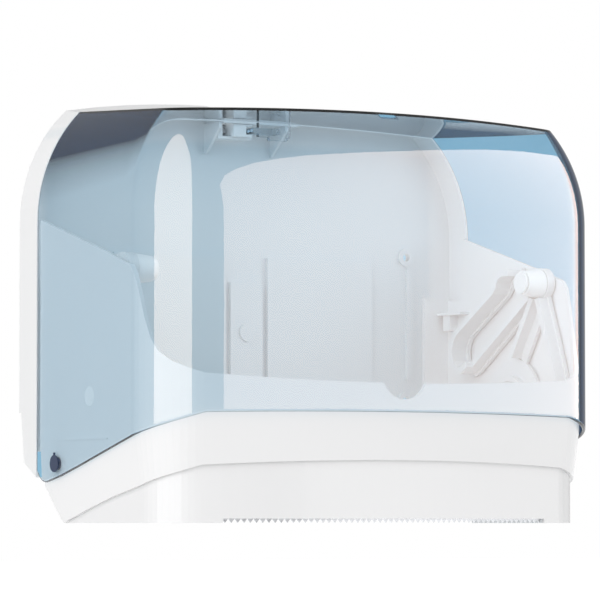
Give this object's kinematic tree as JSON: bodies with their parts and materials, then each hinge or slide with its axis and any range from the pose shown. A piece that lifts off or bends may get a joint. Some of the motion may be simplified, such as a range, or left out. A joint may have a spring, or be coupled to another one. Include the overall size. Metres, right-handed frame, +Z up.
{
  "type": "wall-mounted roll dispenser",
  "caption": "Wall dispenser for rolled or folded sheet, with a hinged see-through tinted cover, swinging roll arms, a toothed tear edge and a finger lock on top.",
  "frame": {"origin": "on the wall plane, at the centre of the rectangle of four wall screws", "axes": "+X to the right along the wall seen from the room, +Y into the wall, +Z up"},
  "size_m": [0.3312, 0.197, 0.2725],
  "materials": {
    "white_housing": "satin moulded white",
    "white_chute": "glossy moulded white",
    "white_arm": "satin moulded white",
    "white_small": "satin moulded white",
    "tinted_cover": "clear, polished, smoke-blue tint",
    "tinted_catch": "clear, smoke-blue tint",
    "navy_pin": "dark navy, polished",
    "blade_steel": "bright stamped strip",
    "screw_steel": "zinc plated",
    "spring_steel": "drawn wire"
  },
  "bodies": {
    "housing": {"rear_housing": "white_housing", "front_tray": "white_chute", "tray_screws": "screw_steel", "tear_blade": "blade_steel", "blade_rivets": "white_small", "latch_case": "white_small", "latch_screws": "screw_steel", "latch_spring": "spring_steel", "arm_pivot_left": "white_small", "arm_pivot_right": "white_small"},
    "hood": {"cover": "tinted_cover", "cover_catch": "tinted_catch", "hinge_pin_left": "navy_pin", "hinge_pin_right": "navy_pin"},
    "latch": {"latch_slide": "white_small"},
    "left_arm": {"arm_left": "white_arm", "hub_cap_left": "white_small"},
    "right_arm": {"arm_right": "white_arm", "hub_cap_right": "white_small"},
    "left_hub": {"hub_left": "white_small"},
    "right_hub": {"hub_right": "white_small"}
  },
  "joints": [
    {"name": "cover_hinge", "type": "hinge", "parent": "housing", "child": "hood", "pos_m": [0, -0.047, -0.093], "axis": [1, 0, 0], "range_deg": [0, 95]},
    {"name": "latch_slide_x", "type": "slide", "parent": "housing", "child": "latch", "axis": [-1, 0, 0], "range_m": [0, 0.0045], "stiffness_N_per_m": 400, "springref_m": -0.003, "deforming": ["latch_spring"]},
    {"name": "arm_left_hinge", "type": "hinge", "parent": "housing", "child": "left_arm", "pos_m": [-0.155, -0.087, -0.052], "axis": [1, 0, 0], "range_deg": [-20, 12]},
    {"name": "arm_right_hinge", "type": "hinge", "parent": "housing", "child": "right_arm", "pos_m": [0.155, -0.087, -0.052], "axis": [1, 0, 0], "range_deg": [-20, 12]},
    {"name": "hub_left_spin", "type": "hinge", "parent": "left_arm", "child": "left_hub", "pos_m": [-0.145, -0.121, 0.0255], "axis": [1, 0, 0], "continuous": true},
    {"name": "hub_right_spin", "type": "hinge", "parent": "right_arm", "child": "right_hub", "pos_m": [0.145, -0.121, 0.0255], "axis": [1, 0, 0], "continuous": true}
  ]
}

========================================

Task objective
Every line above should be printed again exactly as it stands.

Reply
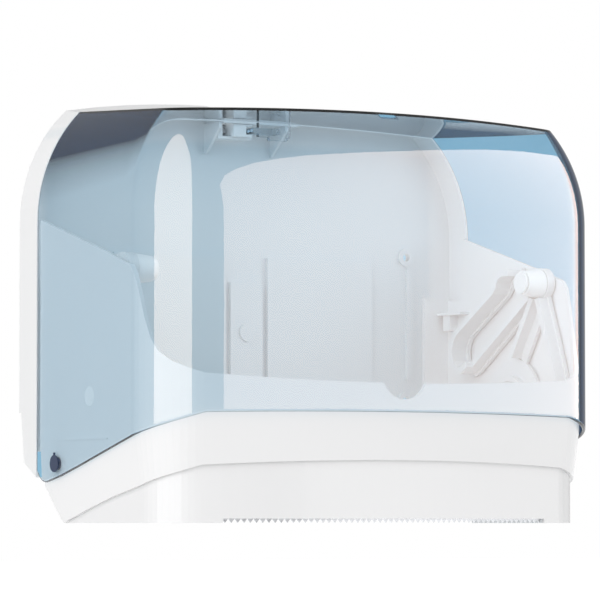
Give this object's kinematic tree as JSON: bodies with their parts and materials, then each hinge or slide with its axis and any range from the pose shown. A piece that lifts off or bends may get a joint. Some of the motion may be simplified, such as a range, or left out. A joint may have a spring, or be coupled to another one. Include the overall size. Metres, right-handed frame, +Z up.
{
  "type": "wall-mounted roll dispenser",
  "caption": "Wall dispenser for rolled or folded sheet, with a hinged see-through tinted cover, swinging roll arms, a toothed tear edge and a finger lock on top.",
  "frame": {"origin": "on the wall plane, at the centre of the rectangle of four wall screws", "axes": "+X to the right along the wall seen from the room, +Y into the wall, +Z up"},
  "size_m": [0.3312, 0.197, 0.2725],
  "materials": {
    "white_housing": "satin moulded white",
    "white_chute": "glossy moulded white",
    "white_arm": "satin moulded white",
    "white_small": "satin moulded white",
    "tinted_cover": "clear, polished, smoke-blue tint",
    "tinted_catch": "clear, smoke-blue tint",
    "navy_pin": "dark navy, polished",
    "blade_steel": "bright stamped strip",
    "screw_steel": "zinc plated",
    "spring_steel": "drawn wire"
  },
  "bodies": {
    "housing": {"rear_housing": "white_housing", "front_tray": "white_chute", "tray_screws": "screw_steel", "tear_blade": "blade_steel", "blade_rivets": "white_small", "latch_case": "white_small", "latch_screws": "screw_steel", "latch_spring": "spring_steel", "arm_pivot_left": "white_small", "arm_pivot_right": "white_small"},
    "hood": {"cover": "tinted_cover", "cover_catch": "tinted_catch", "hinge_pin_left": "navy_pin", "hinge_pin_right": "navy_pin"},
    "latch": {"latch_slide": "white_small"},
    "left_arm": {"arm_left": "white_arm", "hub_cap_left": "white_small"},
    "right_arm": {"arm_right": "white_arm", "hub_cap_right": "white_small"},
    "left_hub": {"hub_left": "white_small"},
    "right_hub": {"hub_right": "white_small"}
  },
  "joints": [
    {"name": "cover_hinge", "type": "hinge", "parent": "housing", "child": "hood", "pos_m": [0, -0.047, -0.093], "axis": [1, 0, 0], "range_deg": [0, 95]},
    {"name": "latch_slide_x", "type": "slide", "parent": "housing", "child": "latch", "axis": [-1, 0, 0], "range_m": [0, 0.0045], "stiffness_N_per_m": 400, "springref_m": -0.003, "deforming": ["latch_spring"]},
    {"name": "arm_left_hinge", "type": "hinge", "parent": "housing", "child": "left_arm", "pos_m": [-0.155, -0.087, -0.052], "axis": [1, 0, 0], "range_deg": [-20, 12]},
    {"name": "arm_right_hinge", "type": "hinge", "parent": "housing", "child": "right_arm", "pos_m": [0.155, -0.087, -0.052], "axis": [1, 0, 0], "range_deg": [-20, 12]},
    {"name": "hub_left_spin", "type": "hinge", "parent": "left_arm", "child": "left_hub", "pos_m": [-0.145, -0.121, 0.0255], "axis": [1, 0, 0], "continuous": true},
    {"name": "hub_right_spin", "type": "hinge", "parent": "right_arm", "child": "right_hub", "pos_m": [0.145, -0.121, 0.0255], "axis": [1, 0, 0], "continuous": true}
  ]
}